If you post a letter, a warrant is needed to intercept the letter. You pay a fee to post said letter.
If you send an email, also paid for, the Government feels it can intercept.
I can not see a difference. 4th still holds.
P
edit on 20/2/2014 by pheonix358 because: (no reason given)
reply to post by jude11
I threw my cell phone in a river 3 years ago and I haven't looked back. The Zombies are indeed all around us and I believe their HQ is Wal-Mart. Peace
Legal or not...anything can be intercepted if the term "Possible Terrorist Action" is claimed. That's all they have to state. It's that simple.

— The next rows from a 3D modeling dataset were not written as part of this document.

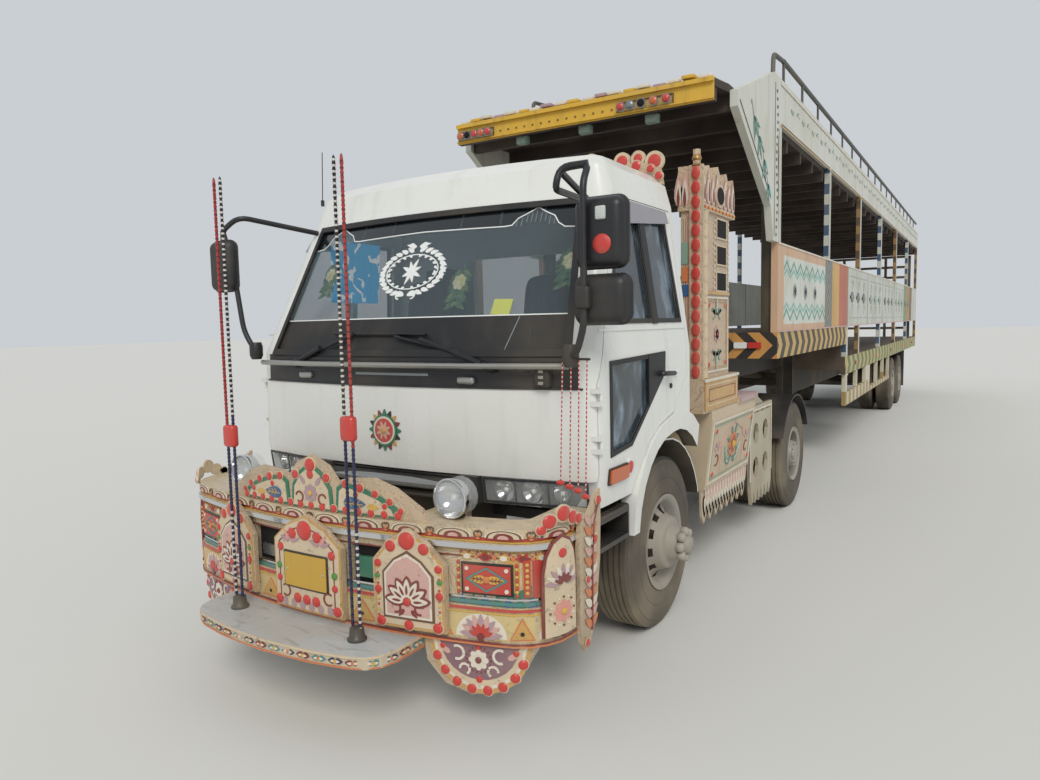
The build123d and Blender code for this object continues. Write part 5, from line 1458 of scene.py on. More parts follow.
side_windows = (
    [(0.338, 1.905), (0.935, 1.905), (0.915, 2.530), (0.622, 2.530)],
    [(0.985, 1.905), (1.400, 1.905), (1.335, 2.530), (0.965, 2.530)],
)
kerb_window = [(0.290, 1.215), (0.560, 1.240), (1.050, 1.600), (1.060, 1.735), (0.290, 1.715)]
visor_smoke = Finish("visor_smoke", "#8E8B92", 0.25, coat=0.3)
visor_smoke.gloss(visor_smoke.noise(5, detail=5).ease(0.4, 0.9) * 0.3 + 0.2)
for name, side in SIDES.items():
    face = on_cab_side(side)
    body = f"door_{name}"
    trim = Relief(face, grain=0.2)
    for outline in [*side_windows, kerb_window] if side > 0 else side_windows:
        trim.stroke(outline, 0.026, window_rubber, 0.006, closed=True)
    trim.board([(0.925, 1.900), (0.995, 1.900), (0.972, 2.535), (0.905, 2.535)], window_rubber, 0.008)
    if side > 0:
        trim.board([(0.800, 1.425), (1.052, 1.605), (1.058, 1.730), (0.800, 1.724)], window_rubber, 0.008)
    trim.stroke([(0.20, 1.868), (1.44, 1.868)], 0.012, cab_white, 0.006)
    trim.done(f"window_rubber_{name}", "black_plastic", body)
    shade = Relief(face, grain=0.2)
    shade.board([(0.50, 2.440), (1.36, 2.520), (1.33, 2.590), (0.60, 2.590)], visor_smoke, 0.022)
    shade.done(f"window_visor_{name}", "black_plastic", body)
    handle = bmesh.new()
    grip = [face(*point) for point in ((0.955, 1.606, 0.004), (0.955, 1.608, 0.040), (1.130, 1.600, 0.040),
                                       (1.130, 1.598, 0.004))]
    merge(handle, bar(grip, 0.015, 0.02, fineness=3))
    lock = lathe(((0, 0), (0, 0.016), (0.008, 0.015), (0.010, 0)), 14)
    merge(handle, lock, face(1.155, 1.520, 0.0), for_side(side), finish=1)
    place(f"door_handle_{name}", handle, body, [black_plastic, window_rubber], "black_plastic")
    lamp = Relief(face, grain=0.2)
    lamp.block((0.262, 1.070), (0.500, 1.160), black_plastic, 0.010, soft=0.012)
    lamp.block((0.270, 1.078), (0.492, 1.152), amber, 0.022, soft=0.010)
    lamp.disc((0.530, 1.128), 0.040, vinyl_white, 0.008, sides=24, squash=1.2)
    lamp.disc((0.530, 1.128), 0.028, lens_red, 0.014, sides=20, squash=1.2, dome=0.006)
    lamp.done(f"side_lamp_{name}", "lamp_lens", body)

# %% Step mesh
tread_black = worn("tread_black", "#232221", 0.5, metallic=0.3, dust=0.3, streaks=0.1, rough=0.4)
STEP_START, STEP_END, STEP_TOP = 0.115, 0.525, 0.919
for name, side in SIDES.items():
    mesh = bmesh.new()
    for number in range(9):
        offset = 0.045 * number
        for lean in (1, -1):
            x_a, x_b = (1.010, 1.238)[::lean]
            start = max(STEP_START, STEP_START + offset - 0.02)
            end = min(STEP_END, STEP_START + offset + 0.09)
            if end - start > 0.05:
                strand = [(side * x_a, at(start), STEP_TOP), (side * x_b, at(end), STEP_TOP)]
                merge(mesh, bar(strand, 0.006, fineness=0))
    rim = [(side * x, at(s), 0.918) for x, s in oblong(1.005, 0.112, 1.240, 0.528)]
    merge(mesh, bar(rim + rim[:1], 0.010, 0.03))
    place(f"step_mesh_{name}", mesh, "tractor", tread_black, "step_metal")

# %% [markdown]
# ## Mirrors
# The mirrors are moulded shells with generous corners on bent black tubes. A box with softened corners,
# drawn in a little towards its front, gives the moulded look, and the glass is set into its rear face. The
# tubes follow the same corners as the CAD node that they replace, with real bends instead of mitres.

# %% Shells, glass and tubes
mirror_glass = Finish("mirror_glass", "#AEB7BC", 0.04, metallic=1.0)
clear_lens = Finish("clear_lens", "#C9CEC9", 0.12, coat=0.6)
clear_lens.emboss((clear_lens.z / 0.010 % 1).ease(0.1, 0.5), 0.001)


def mirror_shell(x, station, z):
    """Gives a moulded housing between two X, two stations and two heights."""
    size = (abs(x[1] - x[0]), station[1] - station[0], z[1] - z[0])
    shell = rounded_box(size, 0.054, 5)
    for vertex in shell.verts:
        if vertex.co.y < 0:
            vertex.co.x *= 0.93
            vertex.co.z *= 0.95
    return shell, Vector((sum(x) / 2, at(sum(station) / 2), sum(z) / 2)), size


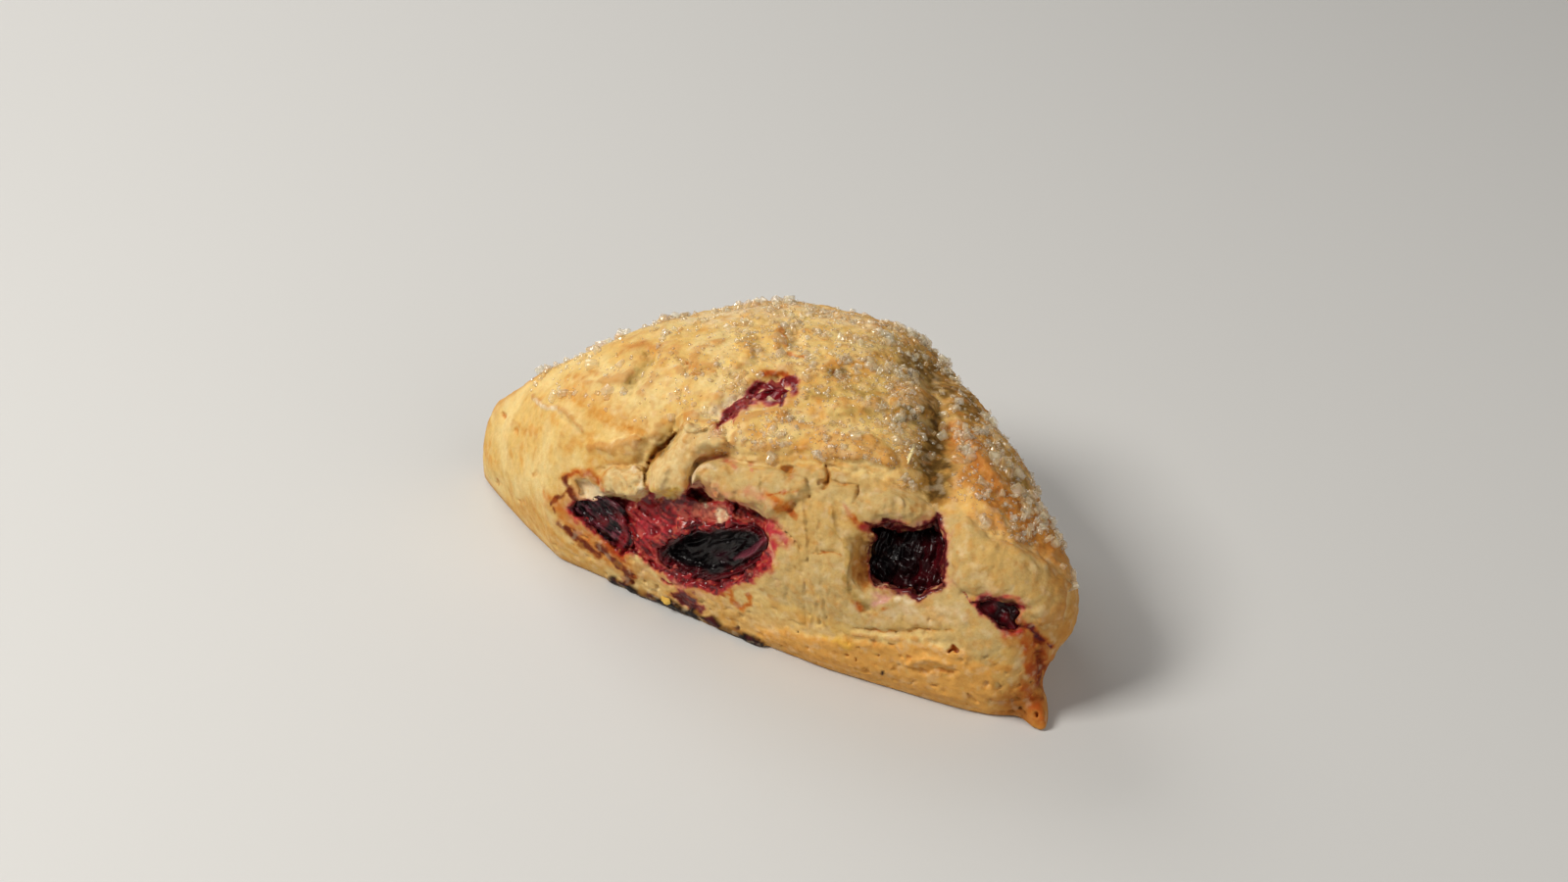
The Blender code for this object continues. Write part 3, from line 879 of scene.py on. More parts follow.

Why are so many Nations fighting/standing up to their oppressors while the Western populations just sit and watch?
shockedonlooker
Why are so many Nations fighting/standing up to their oppressors while the Western populations just sit and watch?
Been wondering that since 2008 with the bank bailouts. I wanted to go to Washington to protest / fight but everyone I know said "bailouts? what are you talking about?" and looked at me like I was from a different planet. I'm beginning to think maybe I am.edit on 2/20/2014 by shockedonlooker because: (no reason given)
Ideally nobody would be collecting this data.
thisguyrighthere
It's funny that so many fall into one of the two major camps: 1) either it's bad that evil corporations collect this info and good that glorious government does or 2) it's fine that private businesses collect this info and bad that evil government does
Ideally nobody would be collecting this data.
I suppose if I absolutely had to take one over the other one of these two entities (business and government) has armed paramilitary foot soldiers and drones and can whisk you away to a black site and the other can, what, disconnect your service?
If you absolutely must use these methods of communication encrypt your # people. It's not 100% but at least you're making them work for their bone.